-- start Records for the task --

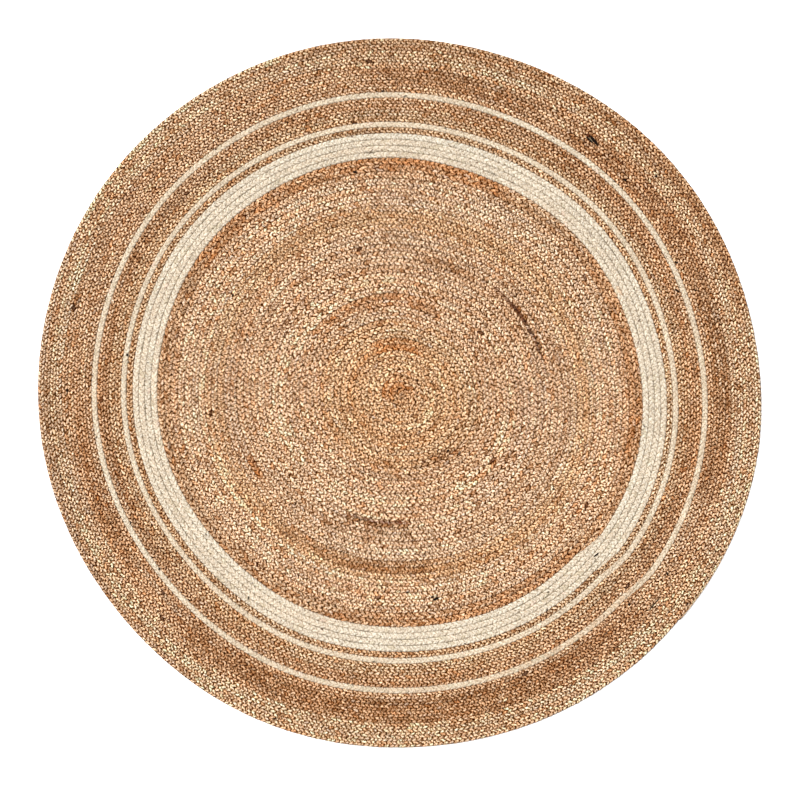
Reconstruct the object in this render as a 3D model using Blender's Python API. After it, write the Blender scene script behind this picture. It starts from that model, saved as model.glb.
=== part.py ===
"""A round rug of braided jute, 1.5 m across, lying flat.

A flat three-strand braid is coiled clockwise from the middle and sewn to itself, one row beside the next.
Where the colour changes, one length of braid ends and another goes on, so the rug is seven lengths: four of
natural jute and three of bleached, cream jute. Each length is one solid. Its top is one raised rib for each
row, its underside is flat, and it lies beside the next length with a hairline between them.

Metres, +Z up. The origin is on the floor under the middle of the rug.
"""

import math
from collections import namedtuple

import bmesh
import bpy
from mathutils import Vector

THICKNESS = 0.008  # floor to the top of a row
SEAM_HEIGHT = 0.0052  # floor to the bottom of the groove between two rows
GAP = 0.0003  # between one length of braid and the next
COLUMNS_PER_TURN = 56  # cross-sections of the braid in one turn
JOIN_ANGLE = math.radians(321.0)  # every length starts and ends here, counted anticlockwise from +X
TUCK_TURN = 0.085  # the stretch, in turns, over which the last row narrows
TUCKED_WIDTH = 0.0025  # width of the braid where it ends
SEW_DISTANCE = 1e-5  # points closer than this are one
SHARP_ANGLE = math.radians(60)  # edges that bend more than this stay crisp: the rug's rim

NATURAL = (0.46, 0.27, 0.13)
CREAM = (0.78, 0.68, 0.50)

# The lengths of braid, from the middle outwards. One length can change its row width as it goes.
Length = namedtuple("Length", "name colour turns_and_row_widths")
LENGTHS = (
    Length("inner_field", NATURAL, ((16, 0.0136), (8, 0.0146), (6, 0.0132), (6, 0.0143))),
    Length("wide_cream_band", CREAM, ((4, 0.01285),)),
    Length("single_natural_row", NATURAL, ((1, 0.0130),)),
    Length("inner_cream_row", CREAM, ((1, 0.0113),)),
    Length("natural_band", NATURAL, ((4, 0.0126),)),
    Length("outer_cream_row", CREAM, ((1, 0.0117),)),
    Length("outer_border", NATURAL, ((9, 0.0125),)),
)

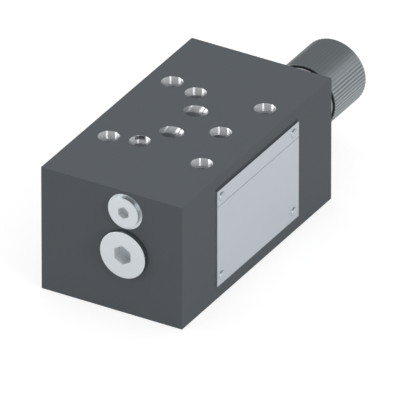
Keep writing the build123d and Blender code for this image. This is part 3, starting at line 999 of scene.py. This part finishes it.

-- end Records for the task --

> Exercise description:
From the records above, extract every entry verbatim.

> Task solution:
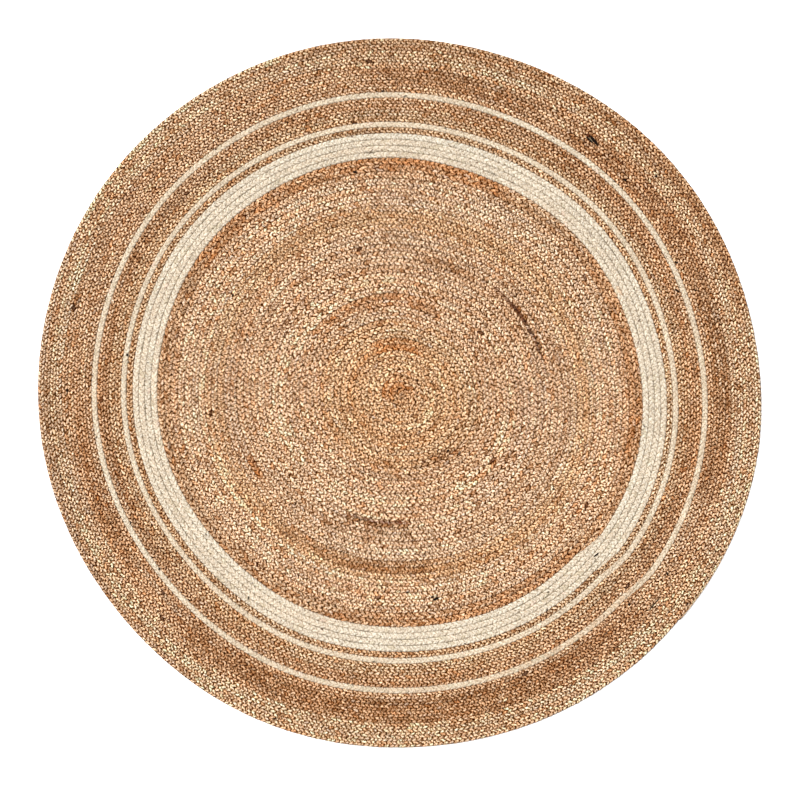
Reconstruct the object in this render as a 3D model using Blender's Python API. After it, write the Blender scene script behind this picture. It starts from that model, saved as model.glb.
=== part.py ===
"""A round rug of braided jute, 1.5 m across, lying flat.

A flat three-strand braid is coiled clockwise from the middle and sewn to itself, one row beside the next.
Where the colour changes, one length of braid ends and another goes on, so the rug is seven lengths: four of
natural jute and three of bleached, cream jute. Each length is one solid. Its top is one raised rib for each
row, its underside is flat, and it lies beside the next length with a hairline between them.

Metres, +Z up. The origin is on the floor under the middle of the rug.
"""

import math
from collections import namedtuple

import bmesh
import bpy
from mathutils import Vector

THICKNESS = 0.008  # floor to the top of a row
SEAM_HEIGHT = 0.0052  # floor to the bottom of the groove between two rows
GAP = 0.0003  # between one length of braid and the next
COLUMNS_PER_TURN = 56  # cross-sections of the braid in one turn
JOIN_ANGLE = math.radians(321.0)  # every length starts and ends here, counted anticlockwise from +X
TUCK_TURN = 0.085  # the stretch, in turns, over which the last row narrows
TUCKED_WIDTH = 0.0025  # width of the braid where it ends
SEW_DISTANCE = 1e-5  # points closer than this are one
SHARP_ANGLE = math.radians(60)  # edges that bend more than this stay crisp: the rug's rim

NATURAL = (0.46, 0.27, 0.13)
CREAM = (0.78, 0.68, 0.50)

# The lengths of braid, from the middle outwards. One length can change its row width as it goes.
Length = namedtuple("Length", "name colour turns_and_row_widths")
LENGTHS = (
    Length("inner_field", NATURAL, ((16, 0.0136), (8, 0.0146), (6, 0.0132), (6, 0.0143))),
    Length("wide_cream_band", CREAM, ((4, 0.01285),)),
    Length("single_natural_row", NATURAL, ((1, 0.0130),)),
    Length("inner_cream_row", CREAM, ((1, 0.0113),)),
    Length("natural_band", NATURAL, ((4, 0.0126),)),
    Length("outer_cream_row", CREAM, ((1, 0.0117),)),
    Length("outer_border", NATURAL, ((9, 0.0125),)),
)

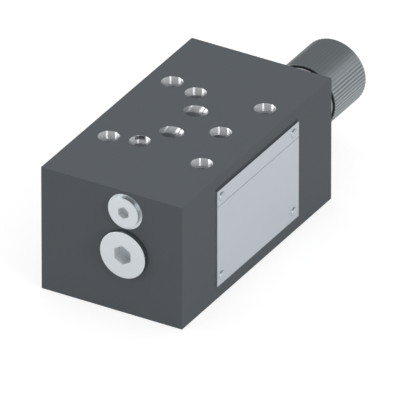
Keep writing the build123d and Blender code for this image. This is part 3, starting at line 999 of scene.py. This part finishes it.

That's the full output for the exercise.